If the defendant was a member of an approved regulator at the time when the claim was commenced (or was unable to be a member at that time for reasons beyond the defendant’s control or it would have been unreasonable in the circumstances for the defendant to have been a member at that time), the court must not award costs against the defendant unless satisfied that – (a) the issues raised by the claim could not have been resolved by using an arbitration scheme of the approved regulator, or (b) it is just and equitable in all the circumstances of the case to award costs against the defendant."

So in a nutshell, publishers could have to pay their own costs even if they win a libel action if they are not members of a Royal Charter-approved regulator.

And it is clear, for the reasons outlined by the Privy Council (mainly on independence), that IPSO does not comply with the cross-party Royal Charter on press regulation which was signed by the Queen last week.

If no publisher wants to sign up to a press regulator which is fully compliant with the Royal Charter (as currently seems to be the case) then it is doubtful that a rival regulator will be set up. If IPSO is the only game in town the costs provision of the Crime and Courts Act may not kick in (because under the wording above, it would not be reasonable to expect publishers to be members of a regulator which does not exist).
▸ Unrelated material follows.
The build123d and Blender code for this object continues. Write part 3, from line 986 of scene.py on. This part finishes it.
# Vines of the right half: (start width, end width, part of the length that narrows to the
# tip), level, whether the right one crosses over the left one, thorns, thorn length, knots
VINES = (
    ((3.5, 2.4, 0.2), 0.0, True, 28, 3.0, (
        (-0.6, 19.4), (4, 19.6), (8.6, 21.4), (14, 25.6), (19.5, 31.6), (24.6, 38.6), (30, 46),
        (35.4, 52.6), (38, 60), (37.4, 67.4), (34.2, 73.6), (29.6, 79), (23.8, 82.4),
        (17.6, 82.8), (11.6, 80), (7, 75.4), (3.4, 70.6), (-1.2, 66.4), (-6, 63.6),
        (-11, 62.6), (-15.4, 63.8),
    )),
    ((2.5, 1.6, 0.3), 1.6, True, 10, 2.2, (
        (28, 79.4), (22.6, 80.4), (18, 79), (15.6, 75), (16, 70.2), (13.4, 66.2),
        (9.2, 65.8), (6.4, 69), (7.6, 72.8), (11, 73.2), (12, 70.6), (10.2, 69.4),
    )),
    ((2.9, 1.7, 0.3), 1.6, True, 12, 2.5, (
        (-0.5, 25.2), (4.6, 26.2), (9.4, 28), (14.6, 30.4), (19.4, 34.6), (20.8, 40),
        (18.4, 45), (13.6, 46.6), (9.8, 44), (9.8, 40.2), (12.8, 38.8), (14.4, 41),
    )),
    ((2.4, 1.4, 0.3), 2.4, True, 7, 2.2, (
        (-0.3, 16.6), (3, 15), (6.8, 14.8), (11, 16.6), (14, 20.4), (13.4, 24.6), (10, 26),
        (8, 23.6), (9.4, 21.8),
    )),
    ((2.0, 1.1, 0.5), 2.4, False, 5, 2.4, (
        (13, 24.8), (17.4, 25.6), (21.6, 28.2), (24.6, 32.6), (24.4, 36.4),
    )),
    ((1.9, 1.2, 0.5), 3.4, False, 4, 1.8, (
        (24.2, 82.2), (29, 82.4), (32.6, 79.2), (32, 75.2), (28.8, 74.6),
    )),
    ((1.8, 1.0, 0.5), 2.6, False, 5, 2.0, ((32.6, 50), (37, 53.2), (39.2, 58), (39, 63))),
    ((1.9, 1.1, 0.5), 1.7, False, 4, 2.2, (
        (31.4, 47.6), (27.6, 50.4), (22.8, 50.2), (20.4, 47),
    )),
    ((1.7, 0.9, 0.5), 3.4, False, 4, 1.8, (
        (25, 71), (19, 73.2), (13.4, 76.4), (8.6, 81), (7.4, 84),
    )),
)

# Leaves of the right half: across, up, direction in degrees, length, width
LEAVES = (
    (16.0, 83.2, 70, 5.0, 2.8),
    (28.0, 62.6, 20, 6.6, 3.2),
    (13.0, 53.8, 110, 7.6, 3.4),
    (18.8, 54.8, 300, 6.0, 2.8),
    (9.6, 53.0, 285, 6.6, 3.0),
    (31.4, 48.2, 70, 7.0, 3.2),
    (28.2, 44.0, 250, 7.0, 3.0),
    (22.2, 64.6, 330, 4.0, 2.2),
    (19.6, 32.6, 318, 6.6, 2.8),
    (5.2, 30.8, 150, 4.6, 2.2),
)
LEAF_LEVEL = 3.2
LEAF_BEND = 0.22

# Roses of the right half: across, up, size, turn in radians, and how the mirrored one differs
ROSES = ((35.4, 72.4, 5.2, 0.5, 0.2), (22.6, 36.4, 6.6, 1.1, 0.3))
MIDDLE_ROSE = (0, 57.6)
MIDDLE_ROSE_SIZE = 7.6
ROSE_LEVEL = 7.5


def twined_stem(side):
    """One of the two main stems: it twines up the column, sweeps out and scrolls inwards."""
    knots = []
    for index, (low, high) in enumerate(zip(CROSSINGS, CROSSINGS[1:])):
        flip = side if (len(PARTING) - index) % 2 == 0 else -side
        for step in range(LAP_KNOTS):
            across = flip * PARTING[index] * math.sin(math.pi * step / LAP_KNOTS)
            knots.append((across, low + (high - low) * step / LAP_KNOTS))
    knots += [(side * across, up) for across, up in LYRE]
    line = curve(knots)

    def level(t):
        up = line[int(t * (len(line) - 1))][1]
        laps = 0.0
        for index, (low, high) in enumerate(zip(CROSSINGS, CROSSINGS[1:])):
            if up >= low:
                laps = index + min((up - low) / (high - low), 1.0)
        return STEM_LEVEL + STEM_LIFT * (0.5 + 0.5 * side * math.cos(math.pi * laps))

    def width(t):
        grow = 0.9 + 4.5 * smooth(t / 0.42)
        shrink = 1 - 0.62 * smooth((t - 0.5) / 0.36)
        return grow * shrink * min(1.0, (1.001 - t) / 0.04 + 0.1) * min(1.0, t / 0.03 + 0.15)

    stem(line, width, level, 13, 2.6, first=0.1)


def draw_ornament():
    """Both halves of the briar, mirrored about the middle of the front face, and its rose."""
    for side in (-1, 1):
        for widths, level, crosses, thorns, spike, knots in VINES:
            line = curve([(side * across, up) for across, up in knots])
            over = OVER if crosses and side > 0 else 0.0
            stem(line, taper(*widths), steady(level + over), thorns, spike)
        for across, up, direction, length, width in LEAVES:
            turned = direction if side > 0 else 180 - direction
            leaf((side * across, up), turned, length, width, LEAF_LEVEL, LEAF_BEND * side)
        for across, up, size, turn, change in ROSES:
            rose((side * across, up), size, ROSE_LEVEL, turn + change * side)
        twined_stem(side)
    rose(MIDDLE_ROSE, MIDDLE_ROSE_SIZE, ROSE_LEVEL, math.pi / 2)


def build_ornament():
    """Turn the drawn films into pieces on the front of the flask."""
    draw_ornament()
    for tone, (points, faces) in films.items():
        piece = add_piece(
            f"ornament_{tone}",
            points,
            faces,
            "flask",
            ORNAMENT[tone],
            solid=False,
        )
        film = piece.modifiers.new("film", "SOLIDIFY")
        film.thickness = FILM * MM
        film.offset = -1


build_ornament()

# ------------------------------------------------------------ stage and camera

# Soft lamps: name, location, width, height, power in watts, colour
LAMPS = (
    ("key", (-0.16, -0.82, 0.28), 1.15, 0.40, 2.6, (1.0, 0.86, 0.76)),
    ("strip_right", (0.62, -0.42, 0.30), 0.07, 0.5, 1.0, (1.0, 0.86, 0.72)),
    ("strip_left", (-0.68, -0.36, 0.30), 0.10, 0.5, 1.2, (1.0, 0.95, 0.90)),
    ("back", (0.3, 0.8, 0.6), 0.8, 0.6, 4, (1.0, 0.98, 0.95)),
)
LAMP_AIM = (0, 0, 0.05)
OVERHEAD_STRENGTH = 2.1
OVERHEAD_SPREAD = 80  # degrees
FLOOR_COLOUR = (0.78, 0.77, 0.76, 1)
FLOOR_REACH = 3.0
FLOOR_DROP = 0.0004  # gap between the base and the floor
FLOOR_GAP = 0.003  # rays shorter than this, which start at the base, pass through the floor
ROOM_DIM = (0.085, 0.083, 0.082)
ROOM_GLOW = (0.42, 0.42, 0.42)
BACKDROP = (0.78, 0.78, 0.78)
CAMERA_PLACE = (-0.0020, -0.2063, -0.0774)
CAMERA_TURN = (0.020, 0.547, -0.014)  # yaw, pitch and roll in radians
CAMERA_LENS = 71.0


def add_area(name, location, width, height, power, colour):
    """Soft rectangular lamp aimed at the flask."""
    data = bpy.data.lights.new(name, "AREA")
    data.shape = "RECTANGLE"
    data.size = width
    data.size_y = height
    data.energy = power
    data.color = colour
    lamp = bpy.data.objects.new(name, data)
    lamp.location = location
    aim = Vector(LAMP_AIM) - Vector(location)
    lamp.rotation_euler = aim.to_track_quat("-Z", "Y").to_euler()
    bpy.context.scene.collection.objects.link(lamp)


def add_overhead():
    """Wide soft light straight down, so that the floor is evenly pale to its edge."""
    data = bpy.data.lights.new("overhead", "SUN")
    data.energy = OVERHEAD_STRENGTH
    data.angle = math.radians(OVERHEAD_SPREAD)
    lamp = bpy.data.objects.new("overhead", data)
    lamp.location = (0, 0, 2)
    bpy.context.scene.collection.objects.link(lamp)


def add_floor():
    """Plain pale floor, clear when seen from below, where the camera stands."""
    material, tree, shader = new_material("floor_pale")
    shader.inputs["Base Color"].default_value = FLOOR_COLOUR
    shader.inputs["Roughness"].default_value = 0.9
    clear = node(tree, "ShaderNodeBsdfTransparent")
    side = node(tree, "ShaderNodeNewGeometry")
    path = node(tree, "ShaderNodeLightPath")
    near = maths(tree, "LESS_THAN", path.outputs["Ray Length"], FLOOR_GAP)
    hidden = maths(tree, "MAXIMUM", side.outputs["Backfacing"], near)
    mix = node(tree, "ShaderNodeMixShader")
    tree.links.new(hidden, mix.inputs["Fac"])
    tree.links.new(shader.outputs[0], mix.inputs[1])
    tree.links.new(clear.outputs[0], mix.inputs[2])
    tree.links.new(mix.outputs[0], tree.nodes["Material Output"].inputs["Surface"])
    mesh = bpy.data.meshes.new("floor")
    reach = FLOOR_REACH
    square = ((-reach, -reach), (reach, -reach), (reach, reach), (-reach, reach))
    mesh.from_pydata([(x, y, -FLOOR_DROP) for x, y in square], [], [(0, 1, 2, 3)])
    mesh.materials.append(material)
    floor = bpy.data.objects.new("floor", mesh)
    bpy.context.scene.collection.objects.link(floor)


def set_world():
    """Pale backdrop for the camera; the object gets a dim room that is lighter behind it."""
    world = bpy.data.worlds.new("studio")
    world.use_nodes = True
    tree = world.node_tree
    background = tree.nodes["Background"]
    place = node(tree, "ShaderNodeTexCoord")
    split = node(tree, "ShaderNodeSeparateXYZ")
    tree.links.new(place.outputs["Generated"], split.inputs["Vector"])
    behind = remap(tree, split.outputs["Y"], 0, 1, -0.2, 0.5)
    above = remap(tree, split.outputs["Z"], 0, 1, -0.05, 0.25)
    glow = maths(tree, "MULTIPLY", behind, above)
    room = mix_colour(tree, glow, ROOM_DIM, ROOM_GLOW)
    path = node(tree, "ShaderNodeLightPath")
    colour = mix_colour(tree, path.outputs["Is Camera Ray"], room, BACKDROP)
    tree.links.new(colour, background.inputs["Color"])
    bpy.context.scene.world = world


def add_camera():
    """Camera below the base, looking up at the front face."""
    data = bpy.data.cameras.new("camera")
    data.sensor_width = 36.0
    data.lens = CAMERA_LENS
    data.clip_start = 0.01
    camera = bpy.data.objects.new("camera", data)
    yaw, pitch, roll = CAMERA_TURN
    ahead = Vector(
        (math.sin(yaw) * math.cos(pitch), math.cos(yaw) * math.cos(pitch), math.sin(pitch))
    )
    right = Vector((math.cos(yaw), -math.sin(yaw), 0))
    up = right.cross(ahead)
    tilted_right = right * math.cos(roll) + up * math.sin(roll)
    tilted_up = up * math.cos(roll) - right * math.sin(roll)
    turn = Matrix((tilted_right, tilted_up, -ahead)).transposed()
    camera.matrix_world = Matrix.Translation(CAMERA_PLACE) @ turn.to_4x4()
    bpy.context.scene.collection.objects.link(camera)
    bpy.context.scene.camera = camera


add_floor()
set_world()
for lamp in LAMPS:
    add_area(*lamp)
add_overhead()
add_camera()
Reading the runes on all this, I think Miller is saying that the Government is washing its hands of this situation. It has created the legal framework for a new system of press regulation with the Crime and Courts Act's 'sticks' in place. If publishers choose to go it alone with IPSO and take their chances in the courts, that is up to them.

The major question-mark around IPSO lies with whether the Financial Times, Independent and Guardian will sign up to it. They all have concerns that IPSO is not independent enough from the press owners – The Guardian in particular fears that Telegraph Media Group, Associated Newspapers and News UK will have too much control over IPSO via the successor body to Pressbof, the Regulatory Funding Company.